***** Given material

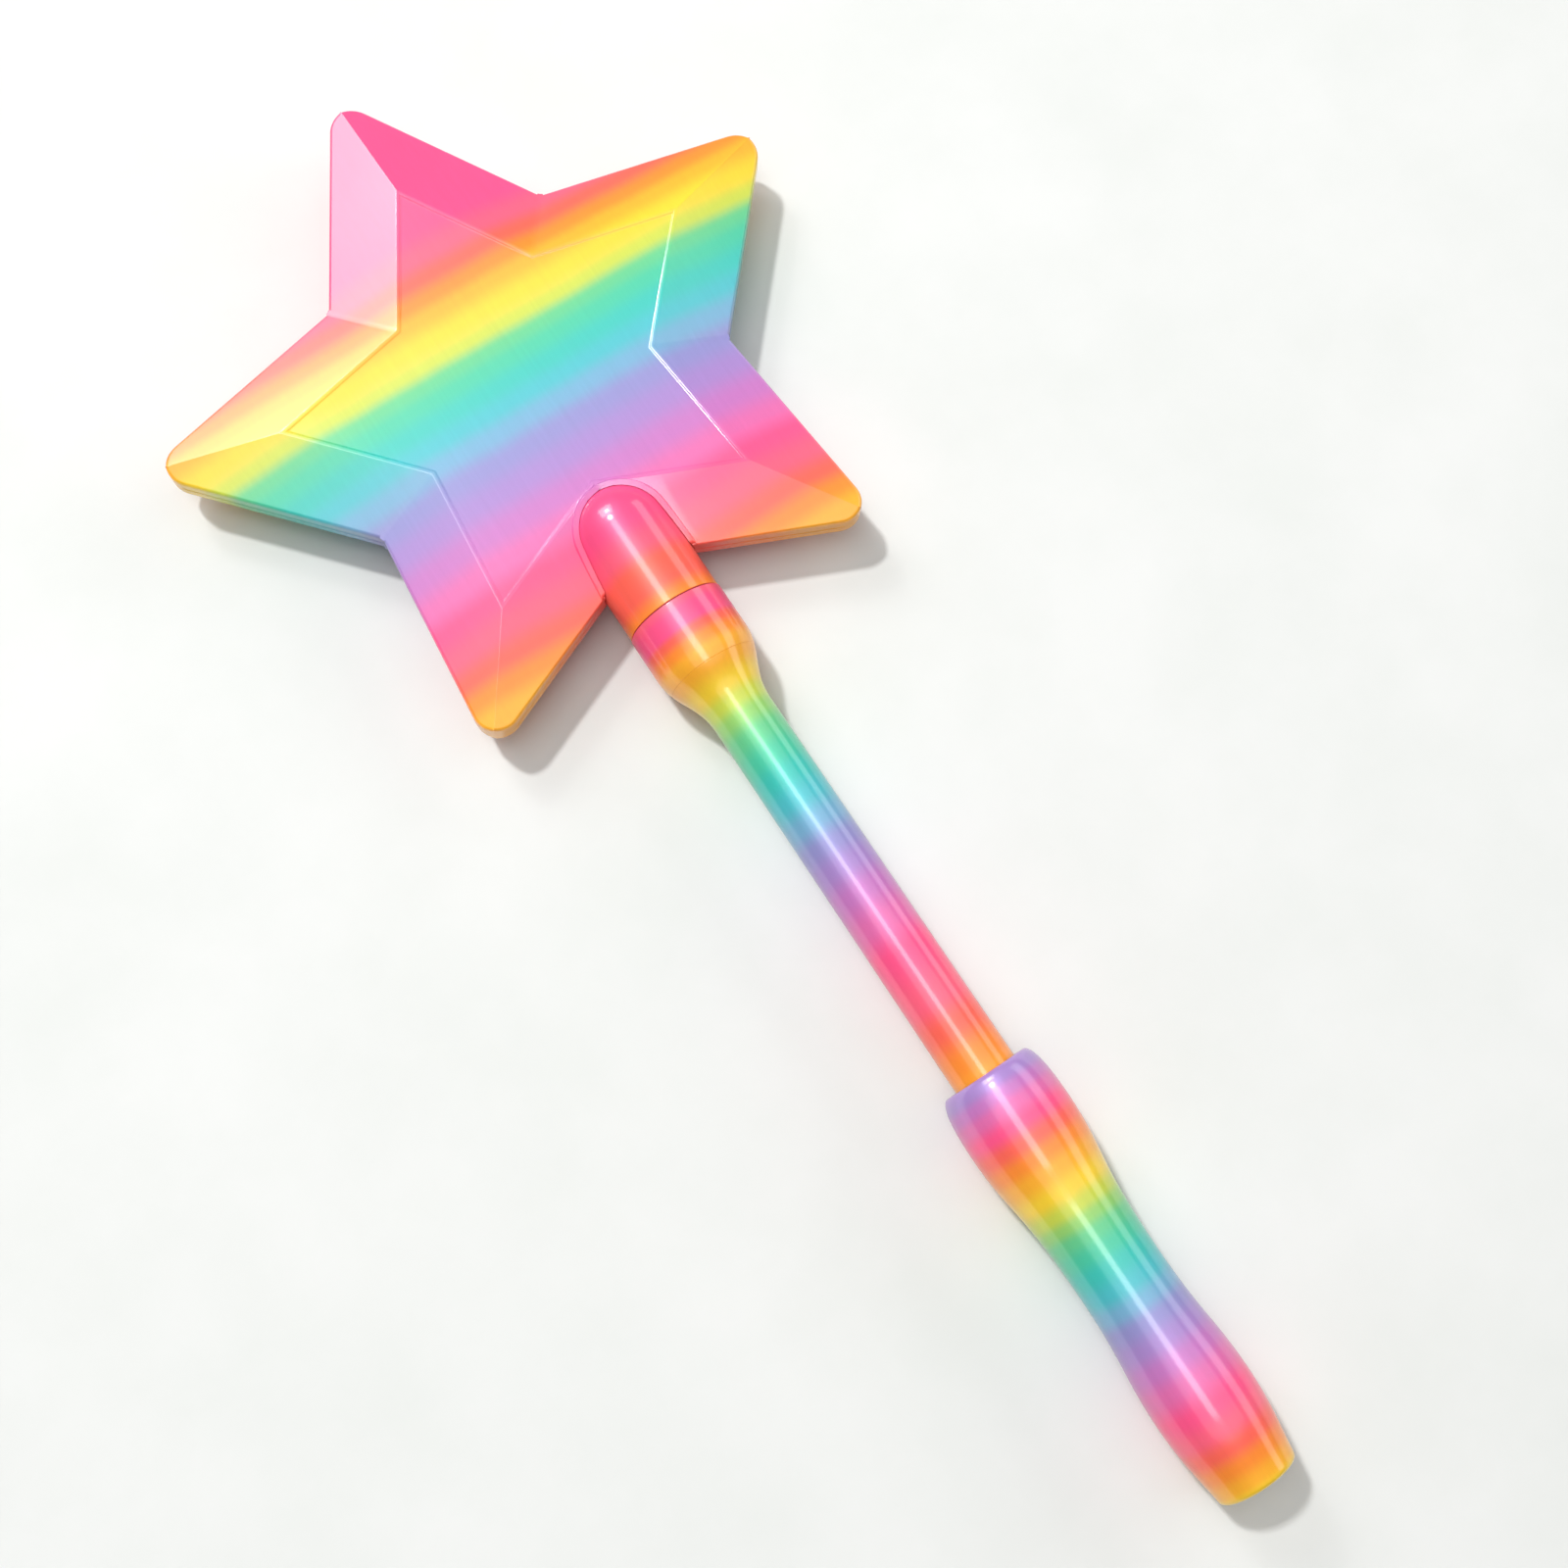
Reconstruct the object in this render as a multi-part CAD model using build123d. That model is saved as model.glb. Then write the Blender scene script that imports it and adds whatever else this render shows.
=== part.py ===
from build123d import *
from math import atan2, cos, pi, sin, sqrt
import os

# Star-headed toy wand, millimetres.
# The stick's axis runs along Y: the butt of the grip is at -Y, the star's top arm at +Y.
# The star's two flat faces look along +Z and -Z, and the axis lies in the star's middle plane.
# Every piece is first built around the axis (x = 0, z = 0) and lifted by AXIS_Z at the end.

# ---------------------------------------------------------------- driving dimensions

# Lengths along the axis, from the butt to the star
GRIP_LENGTH = 101.0
SHAFT_EXPOSED = 96.8       # stick that shows between the grip's mouth and the flare
FLARE_LENGTH = 12.7
COLLAR_LENGTH = 15.8
SEAM_GAP = 0.6             # between the collar and the socket
SOCKET_TO_CENTRE = 65.9    # from the socket's open end to the star's centre

# Star
STAR_TIP_R = 90.0          # to the sharp tips, before they are rounded
STAR_NOTCH_R = 49.8
STAR_TIP_ROUND = 5.6
STAR_ARMS = 5
STAR_EDGE_HALF = 3.0       # half the thickness of the outer edge
STAR_RISE = 4.5            # from the edge up to the flat middle
STAR_FACET_WIDTH = 16.7    # width of the sloping band round the flat middle
STAR_WALL = 1.8
PANEL_LIP = 0.7            # raised lip round the front's flat middle
PANEL_RECESS = 0.4         # how far the front's flat middle lies below that lip
PANEL_STEP = 0.35          # width of the slope between the two

# Socket of the head
SOCKET_R = 11.95
SOCKET_BARREL = 22.9       # straight part, from the open end to the domed nose
SOCKET_CHAMBER_R = 7.6
SOCKET_CHAMBER_LENGTH = 8.0
POCKET_WALL = 1.1          # wall of the star's pocket round the socket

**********

Problem to work on: Copy down the whole of the data above, matching it exactly.

Written response:
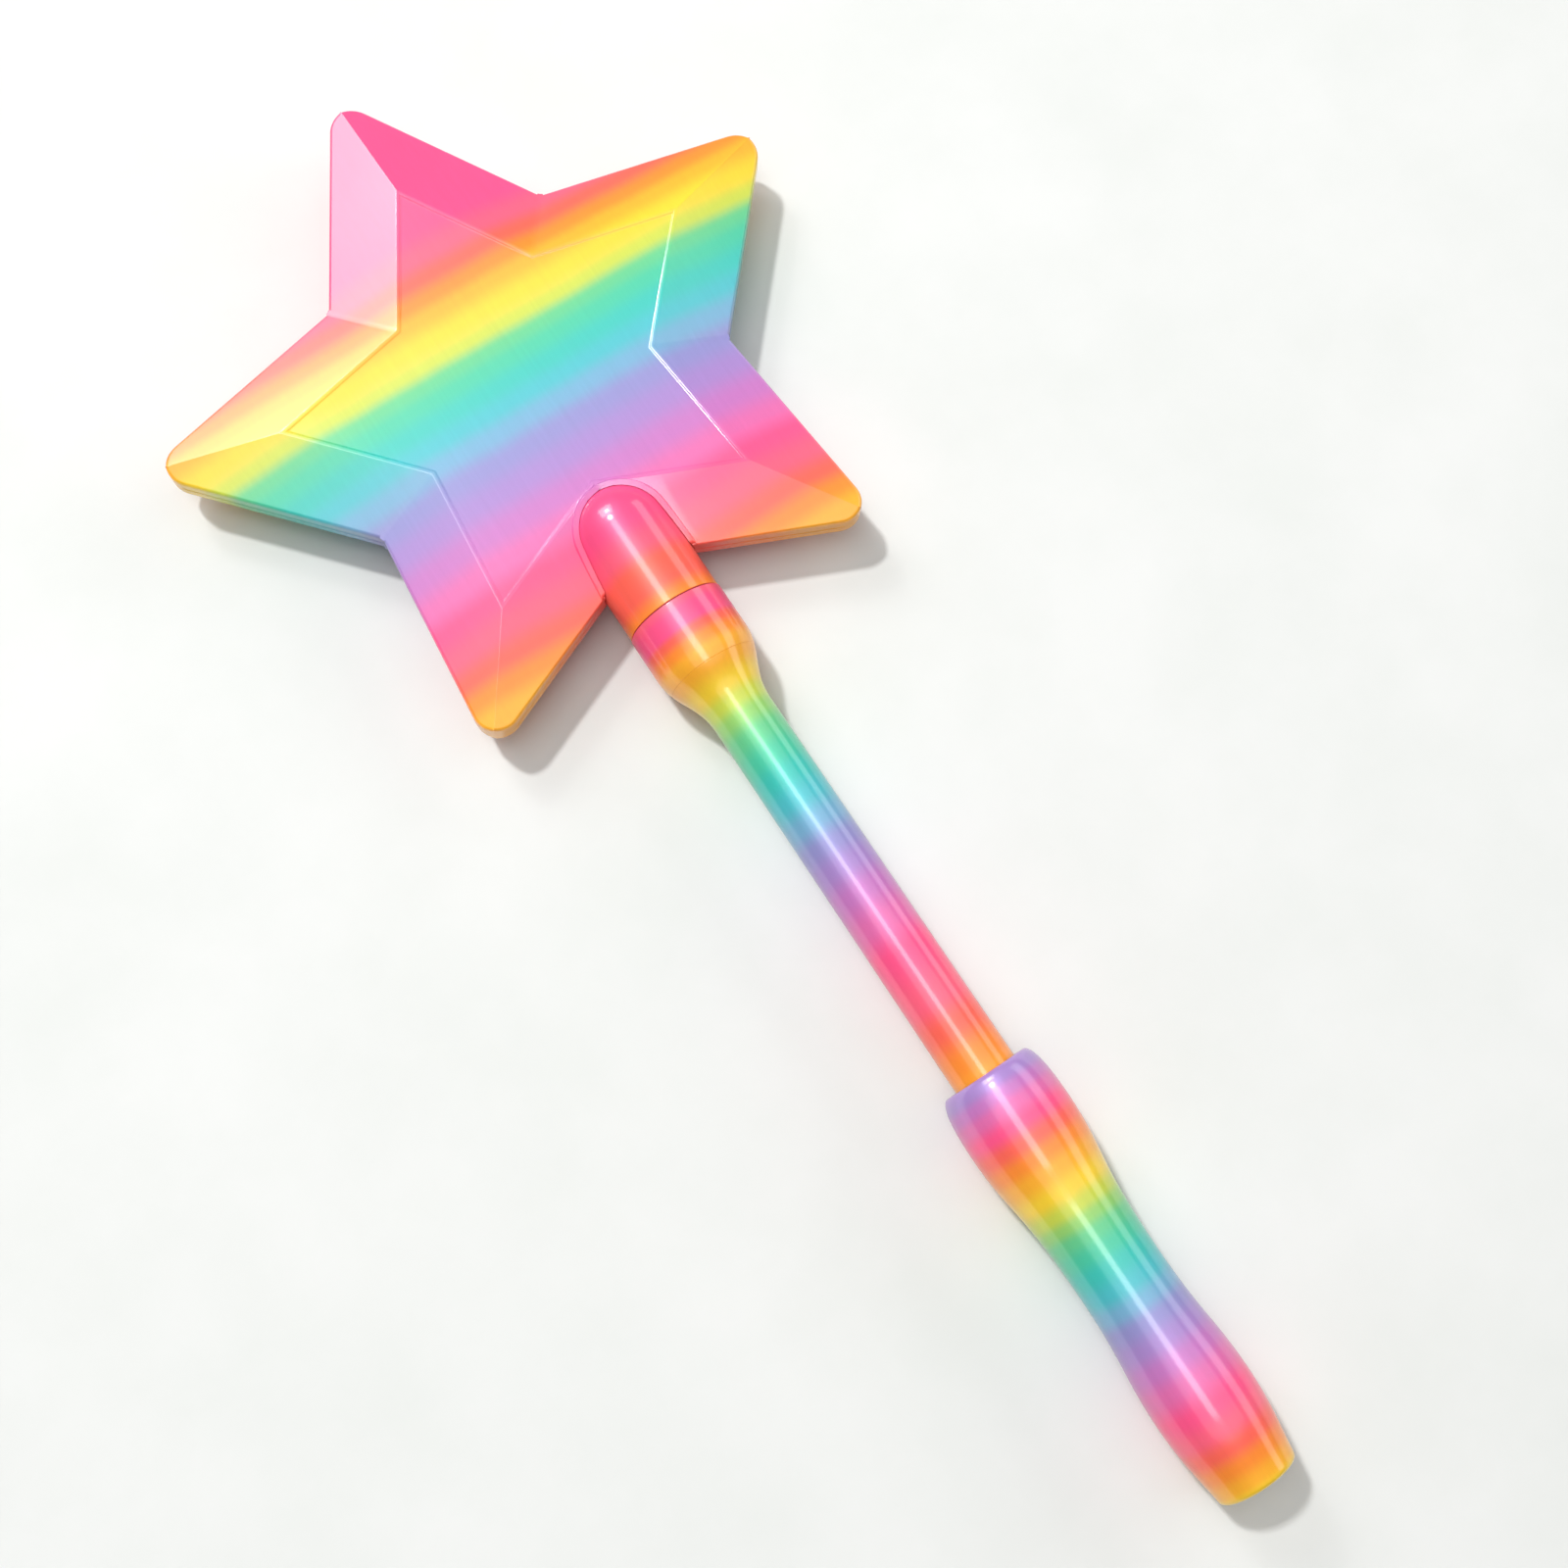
Reconstruct the object in this render as a multi-part CAD model using build123d. That model is saved as model.glb. Then write the Blender scene script that imports it and adds whatever else this render shows.
=== part.py ===
from build123d import *
from math import atan2, cos, pi, sin, sqrt
import os

# Star-headed toy wand, millimetres.
# The stick's axis runs along Y: the butt of the grip is at -Y, the star's top arm at +Y.
# The star's two flat faces look along +Z and -Z, and the axis lies in the star's middle plane.
# Every piece is first built around the axis (x = 0, z = 0) and lifted by AXIS_Z at the end.

# ---------------------------------------------------------------- driving dimensions

# Lengths along the axis, from the butt to the star
GRIP_LENGTH = 101.0
SHAFT_EXPOSED = 96.8       # stick that shows between the grip's mouth and the flare
FLARE_LENGTH = 12.7
COLLAR_LENGTH = 15.8
SEAM_GAP = 0.6             # between the collar and the socket
SOCKET_TO_CENTRE = 65.9    # from the socket's open end to the star's centre

# Star
STAR_TIP_R = 90.0          # to the sharp tips, before they are rounded
STAR_NOTCH_R = 49.8
STAR_TIP_ROUND = 5.6
STAR_ARMS = 5
STAR_EDGE_HALF = 3.0       # half the thickness of the outer edge
STAR_RISE = 4.5            # from the edge up to the flat middle
STAR_FACET_WIDTH = 16.7    # width of the sloping band round the flat middle
STAR_WALL = 1.8
PANEL_LIP = 0.7            # raised lip round the front's flat middle
PANEL_RECESS = 0.4         # how far the front's flat middle lies below that lip
PANEL_STEP = 0.35          # width of the slope between the two

# Socket of the head
SOCKET_R = 11.95
SOCKET_BARREL = 22.9       # straight part, from the open end to the domed nose
SOCKET_CHAMBER_R = 7.6
SOCKET_CHAMBER_LENGTH = 8.0
POCKET_WALL = 1.1          # wall of the star's pocket round the socket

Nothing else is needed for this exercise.